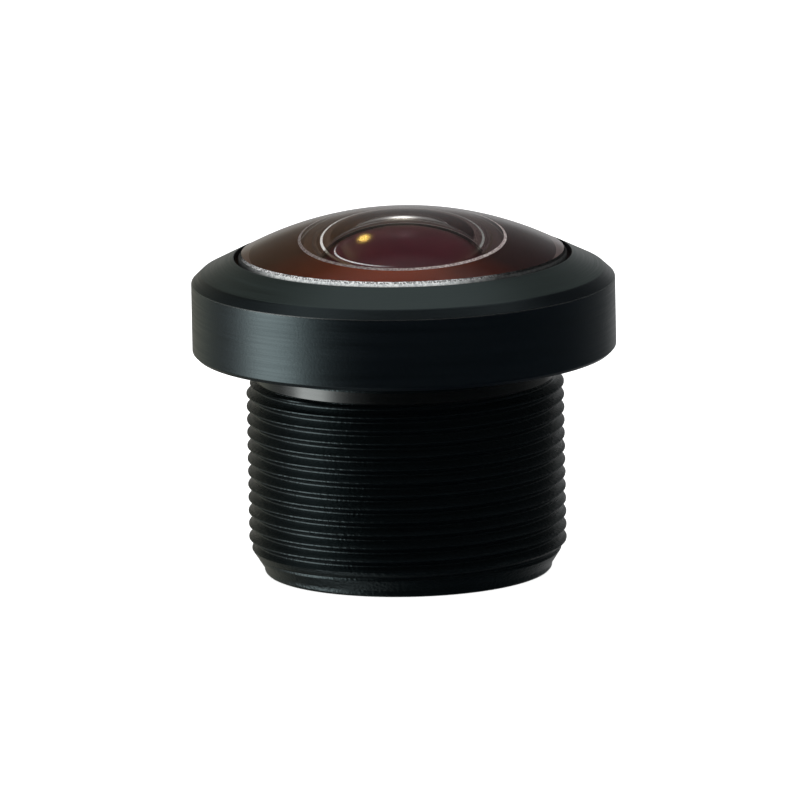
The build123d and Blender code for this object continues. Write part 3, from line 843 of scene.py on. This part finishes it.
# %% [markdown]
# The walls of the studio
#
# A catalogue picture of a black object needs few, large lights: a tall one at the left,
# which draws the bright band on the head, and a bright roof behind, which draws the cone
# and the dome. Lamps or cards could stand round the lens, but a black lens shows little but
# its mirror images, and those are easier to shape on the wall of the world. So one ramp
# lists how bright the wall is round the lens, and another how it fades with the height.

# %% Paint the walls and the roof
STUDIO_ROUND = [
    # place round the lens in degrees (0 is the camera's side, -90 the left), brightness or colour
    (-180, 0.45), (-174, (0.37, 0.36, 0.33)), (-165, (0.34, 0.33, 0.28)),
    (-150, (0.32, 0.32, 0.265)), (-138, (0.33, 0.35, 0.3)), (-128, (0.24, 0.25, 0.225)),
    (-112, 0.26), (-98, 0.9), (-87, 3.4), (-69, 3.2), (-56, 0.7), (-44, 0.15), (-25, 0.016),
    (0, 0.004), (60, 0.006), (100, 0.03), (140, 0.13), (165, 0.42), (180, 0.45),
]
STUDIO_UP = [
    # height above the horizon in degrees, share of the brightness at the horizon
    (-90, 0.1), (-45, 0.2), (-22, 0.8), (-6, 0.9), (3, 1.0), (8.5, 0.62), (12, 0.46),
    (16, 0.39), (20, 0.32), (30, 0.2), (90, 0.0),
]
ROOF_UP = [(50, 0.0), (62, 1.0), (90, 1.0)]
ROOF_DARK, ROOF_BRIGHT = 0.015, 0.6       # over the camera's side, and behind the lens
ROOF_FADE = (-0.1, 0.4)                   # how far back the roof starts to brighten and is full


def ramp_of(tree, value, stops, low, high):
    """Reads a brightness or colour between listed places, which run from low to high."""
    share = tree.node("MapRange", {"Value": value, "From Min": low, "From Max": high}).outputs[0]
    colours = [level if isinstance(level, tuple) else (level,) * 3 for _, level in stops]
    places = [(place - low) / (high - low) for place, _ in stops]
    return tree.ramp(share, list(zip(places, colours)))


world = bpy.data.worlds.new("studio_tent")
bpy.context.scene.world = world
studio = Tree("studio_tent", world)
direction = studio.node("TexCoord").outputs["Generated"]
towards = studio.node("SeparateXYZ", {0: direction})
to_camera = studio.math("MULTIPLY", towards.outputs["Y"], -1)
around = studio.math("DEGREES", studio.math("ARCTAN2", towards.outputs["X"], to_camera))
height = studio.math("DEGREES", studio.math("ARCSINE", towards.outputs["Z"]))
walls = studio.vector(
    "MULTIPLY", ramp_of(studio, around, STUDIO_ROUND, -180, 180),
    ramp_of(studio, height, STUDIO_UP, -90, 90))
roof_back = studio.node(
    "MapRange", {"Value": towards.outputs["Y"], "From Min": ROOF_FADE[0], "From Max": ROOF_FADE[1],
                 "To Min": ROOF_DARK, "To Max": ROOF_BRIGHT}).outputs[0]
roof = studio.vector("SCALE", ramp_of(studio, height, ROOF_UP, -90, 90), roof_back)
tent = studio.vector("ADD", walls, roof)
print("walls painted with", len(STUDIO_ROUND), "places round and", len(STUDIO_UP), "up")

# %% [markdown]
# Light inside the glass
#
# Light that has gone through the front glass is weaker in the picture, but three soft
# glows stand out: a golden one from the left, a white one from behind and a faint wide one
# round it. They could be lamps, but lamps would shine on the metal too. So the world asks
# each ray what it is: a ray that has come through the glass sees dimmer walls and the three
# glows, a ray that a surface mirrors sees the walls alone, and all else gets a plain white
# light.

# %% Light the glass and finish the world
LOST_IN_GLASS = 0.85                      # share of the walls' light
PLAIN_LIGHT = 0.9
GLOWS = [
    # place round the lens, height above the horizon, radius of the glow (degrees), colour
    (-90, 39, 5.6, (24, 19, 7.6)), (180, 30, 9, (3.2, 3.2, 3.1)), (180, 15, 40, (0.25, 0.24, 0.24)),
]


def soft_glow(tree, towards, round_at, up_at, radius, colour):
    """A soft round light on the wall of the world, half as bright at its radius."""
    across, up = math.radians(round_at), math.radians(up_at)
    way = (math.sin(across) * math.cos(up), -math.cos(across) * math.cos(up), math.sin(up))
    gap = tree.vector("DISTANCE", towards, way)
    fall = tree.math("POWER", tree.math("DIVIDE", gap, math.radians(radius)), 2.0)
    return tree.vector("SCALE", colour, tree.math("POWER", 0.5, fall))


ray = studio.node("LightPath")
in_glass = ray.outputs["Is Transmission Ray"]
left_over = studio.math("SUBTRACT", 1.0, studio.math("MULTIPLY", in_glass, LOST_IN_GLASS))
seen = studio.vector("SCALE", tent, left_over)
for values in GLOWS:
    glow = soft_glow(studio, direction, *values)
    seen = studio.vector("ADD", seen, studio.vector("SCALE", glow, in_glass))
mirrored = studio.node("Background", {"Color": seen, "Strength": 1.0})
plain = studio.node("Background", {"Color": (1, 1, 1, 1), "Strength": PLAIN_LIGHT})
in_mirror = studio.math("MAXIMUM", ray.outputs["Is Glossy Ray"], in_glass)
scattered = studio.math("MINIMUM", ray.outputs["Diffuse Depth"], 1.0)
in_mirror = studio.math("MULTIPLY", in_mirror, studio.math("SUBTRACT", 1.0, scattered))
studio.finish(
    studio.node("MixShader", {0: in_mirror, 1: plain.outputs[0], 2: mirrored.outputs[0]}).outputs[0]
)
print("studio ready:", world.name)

::::::

◆ SET EXERCISE: Nothing should be changed: write out all of the data as is.

◆ OUTPUT FOR THIS TASK:
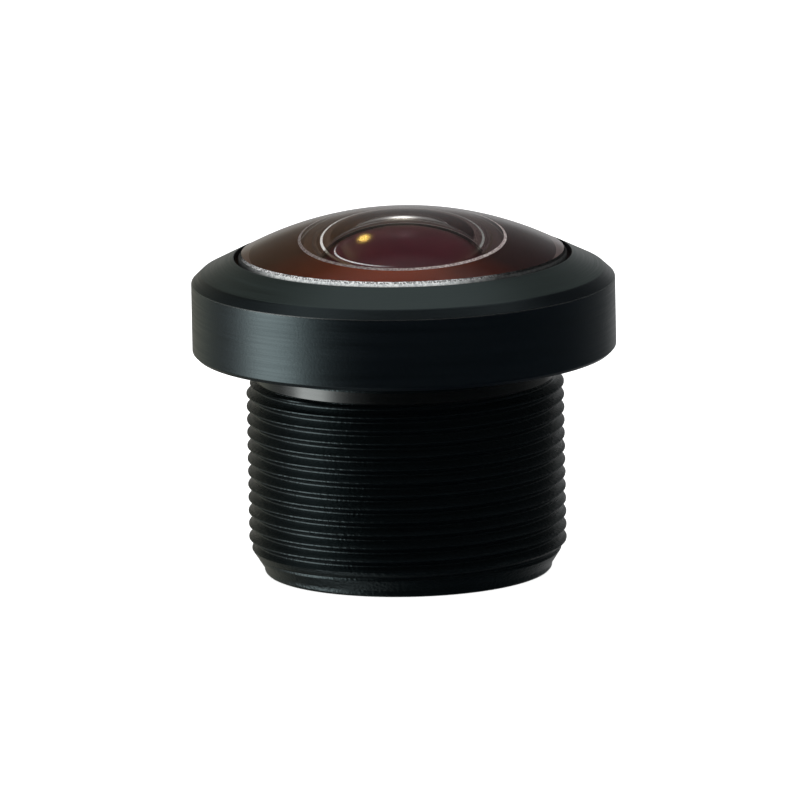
The build123d and Blender code for this object continues. Write part 3, from line 843 of scene.py on. This part finishes it.
# %% [markdown]
# The walls of the studio
#
# A catalogue picture of a black object needs few, large lights: a tall one at the left,
# which draws the bright band on the head, and a bright roof behind, which draws the cone
# and the dome. Lamps or cards could stand round the lens, but a black lens shows little but
# its mirror images, and those are easier to shape on the wall of the world. So one ramp
# lists how bright the wall is round the lens, and another how it fades with the height.

# %% Paint the walls and the roof
STUDIO_ROUND = [
    # place round the lens in degrees (0 is the camera's side, -90 the left), brightness or colour
    (-180, 0.45), (-174, (0.37, 0.36, 0.33)), (-165, (0.34, 0.33, 0.28)),
    (-150, (0.32, 0.32, 0.265)), (-138, (0.33, 0.35, 0.3)), (-128, (0.24, 0.25, 0.225)),
    (-112, 0.26), (-98, 0.9), (-87, 3.4), (-69, 3.2), (-56, 0.7), (-44, 0.15), (-25, 0.016),
    (0, 0.004), (60, 0.006), (100, 0.03), (140, 0.13), (165, 0.42), (180, 0.45),
]
STUDIO_UP = [
    # height above the horizon in degrees, share of the brightness at the horizon
    (-90, 0.1), (-45, 0.2), (-22, 0.8), (-6, 0.9), (3, 1.0), (8.5, 0.62), (12, 0.46),
    (16, 0.39), (20, 0.32), (30, 0.2), (90, 0.0),
]
ROOF_UP = [(50, 0.0), (62, 1.0), (90, 1.0)]
ROOF_DARK, ROOF_BRIGHT = 0.015, 0.6       # over the camera's side, and behind the lens
ROOF_FADE = (-0.1, 0.4)                   # how far back the roof starts to brighten and is full


def ramp_of(tree, value, stops, low, high):
    """Reads a brightness or colour between listed places, which run from low to high."""
    share = tree.node("MapRange", {"Value": value, "From Min": low, "From Max": high}).outputs[0]
    colours = [level if isinstance(level, tuple) else (level,) * 3 for _, level in stops]
    places = [(place - low) / (high - low) for place, _ in stops]
    return tree.ramp(share, list(zip(places, colours)))


world = bpy.data.worlds.new("studio_tent")
bpy.context.scene.world = world
studio = Tree("studio_tent", world)
direction = studio.node("TexCoord").outputs["Generated"]
towards = studio.node("SeparateXYZ", {0: direction})
to_camera = studio.math("MULTIPLY", towards.outputs["Y"], -1)
around = studio.math("DEGREES", studio.math("ARCTAN2", towards.outputs["X"], to_camera))
height = studio.math("DEGREES", studio.math("ARCSINE", towards.outputs["Z"]))
walls = studio.vector(
    "MULTIPLY", ramp_of(studio, around, STUDIO_ROUND, -180, 180),
    ramp_of(studio, height, STUDIO_UP, -90, 90))
roof_back = studio.node(
    "MapRange", {"Value": towards.outputs["Y"], "From Min": ROOF_FADE[0], "From Max": ROOF_FADE[1],
                 "To Min": ROOF_DARK, "To Max": ROOF_BRIGHT}).outputs[0]
roof = studio.vector("SCALE", ramp_of(studio, height, ROOF_UP, -90, 90), roof_back)
tent = studio.vector("ADD", walls, roof)
print("walls painted with", len(STUDIO_ROUND), "places round and", len(STUDIO_UP), "up")

# %% [markdown]
# Light inside the glass
#
# Light that has gone through the front glass is weaker in the picture, but three soft
# glows stand out: a golden one from the left, a white one from behind and a faint wide one
# round it. They could be lamps, but lamps would shine on the metal too. So the world asks
# each ray what it is: a ray that has come through the glass sees dimmer walls and the three
# glows, a ray that a surface mirrors sees the walls alone, and all else gets a plain white
# light.

# %% Light the glass and finish the world
LOST_IN_GLASS = 0.85                      # share of the walls' light
PLAIN_LIGHT = 0.9
GLOWS = [
    # place round the lens, height above the horizon, radius of the glow (degrees), colour
    (-90, 39, 5.6, (24, 19, 7.6)), (180, 30, 9, (3.2, 3.2, 3.1)), (180, 15, 40, (0.25, 0.24, 0.24)),
]


def soft_glow(tree, towards, round_at, up_at, radius, colour):
    """A soft round light on the wall of the world, half as bright at its radius."""
    across, up = math.radians(round_at), math.radians(up_at)
    way = (math.sin(across) * math.cos(up), -math.cos(across) * math.cos(up), math.sin(up))
    gap = tree.vector("DISTANCE", towards, way)
    fall = tree.math("POWER", tree.math("DIVIDE", gap, math.radians(radius)), 2.0)
    return tree.vector("SCALE", colour, tree.math("POWER", 0.5, fall))


ray = studio.node("LightPath")
in_glass = ray.outputs["Is Transmission Ray"]
left_over = studio.math("SUBTRACT", 1.0, studio.math("MULTIPLY", in_glass, LOST_IN_GLASS))
seen = studio.vector("SCALE", tent, left_over)
for values in GLOWS:
    glow = soft_glow(studio, direction, *values)
    seen = studio.vector("ADD", seen, studio.vector("SCALE", glow, in_glass))
mirrored = studio.node("Background", {"Color": seen, "Strength": 1.0})
plain = studio.node("Background", {"Color": (1, 1, 1, 1), "Strength": PLAIN_LIGHT})
in_mirror = studio.math("MAXIMUM", ray.outputs["Is Glossy Ray"], in_glass)
scattered = studio.math("MINIMUM", ray.outputs["Diffuse Depth"], 1.0)
in_mirror = studio.math("MULTIPLY", in_mirror, studio.math("SUBTRACT", 1.0, scattered))
studio.finish(
    studio.node("MixShader", {0: in_mirror, 1: plain.outputs[0], 2: mirrored.outputs[0]}).outputs[0]
)
print("studio ready:", world.name)